In other news on the domestic front; I painted the bathroom and cleaned out and also polished the solid fuel stove. Blissful feeling getting these jobs out of the way.

Thursday, October 23, 2014

Non-dairy almost

I present, the actual, one and only milk bomb original.


Who really understands the unsung, unheard of and unclear world of peanut butter based art? Founded in California in the late fifties by a disillusioned college professor and pentagram designer, the hidden school of PB&J art has struggled to gain recognition and respect. Only now, now that people generally "know better" is it emerging from it's undoubted dark age and gaining some kind of critical acclaim. "It's all too much, too late" some say, other's stay silent and are content to read minds because that's what they've always done. As for me I was an early convert/adopter and I have remained faithful despite weight gain, weight loss and financial difficulty. That's just how it is when you try to seek out the best things in life, obtain them and hold them tightly to your chest.
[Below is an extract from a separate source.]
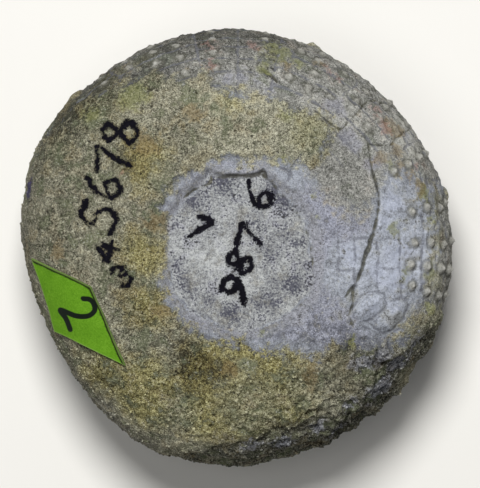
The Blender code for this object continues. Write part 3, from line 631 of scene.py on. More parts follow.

Wednesday, October 22, 2014

Love comes to you and you follow



Thanks to CBQ for loading this on his playlist and reminding me...

Day dreaming


i've got a dream about buying some land i'm gonna give up the booze and the one night stands, going finally settle down in a quiet little town and forget about everything or alternatively i might buy a porsche, cheaper than ferrari and more reliable than a horse. take out to the edge, right over some hedge and (truly) forget about everything. i used to think that it was so easy but then got allergic and a little sneazy now i'm growin' i'm growin' older. here comes the moonlight shining on some carbuncle it sees me out of here and into the jungle but i'm no rollin', i'm no rollin' stone. no not me, just a beatle and a player and a closet stoner.

Tuesday, October 21, 2014

Jack O'Lantern


Whenever Halloween might be it's not today but here's my offering to the gods of trashy festivals, autumn, winter and commercial indecency. Almost all my own work and now I've abandoned it to allow nature and the dark forces of the season to have their way and so return it back to the soil. That's how it should be. Remarkably no fingers were cut and no persons or animals injured in the long creative process that led up to this picnic table moment.